SBPMat newsletter: – Please leave a message for our readers who are conducting scientific initiation research work in the Materials area.
Gleison Adriano da Silva: – Believe in your potential and in the potential of your investigations. It is the dream that moves us, but it is not enough to dream, you must chase the dream. I also urge you to consider this as encouragement to disseminate your research results in scientific events in Brazil, especially in the SBPMat Annual Meetings.
SBPMat newsletter: – What are your plans now that you have graduated?
Gleison Adriano da Silva: – After this long process, I will probably look for a Graduate Program at the University of Brasilia (UNB) or at some renowned SP institution.
SBPMat newsletter: – Feel free to make another brief comment.

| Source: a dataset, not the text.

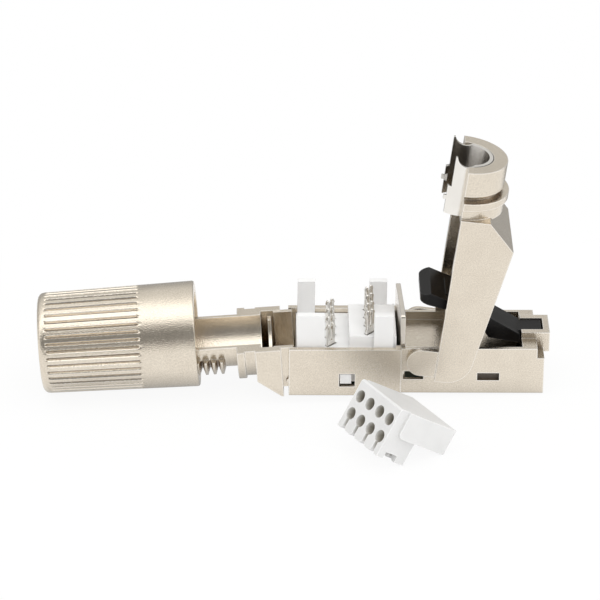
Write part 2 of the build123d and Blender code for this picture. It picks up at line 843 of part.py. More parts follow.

Gleison Adriano da Silva: – I would like to thank the congratulations letters and praise I received from the Head of the Physics Department of UFAM, Professor Marcílio de Freitas; from the Director-President of FAPEAM, Professor Maria Olívia de Albuquerque Ribeiro Simão; and from Senator Vanessa Grazziotin, Brazil’s National Congress (http://www.senado.leg.br/atividade/rotinas/materia/getPDF.asp?t=195150&tp=1).
I would also like to thank the city of Manaus (AM), the UFAM and all who directly or indirectly contributed to my personal and academic background.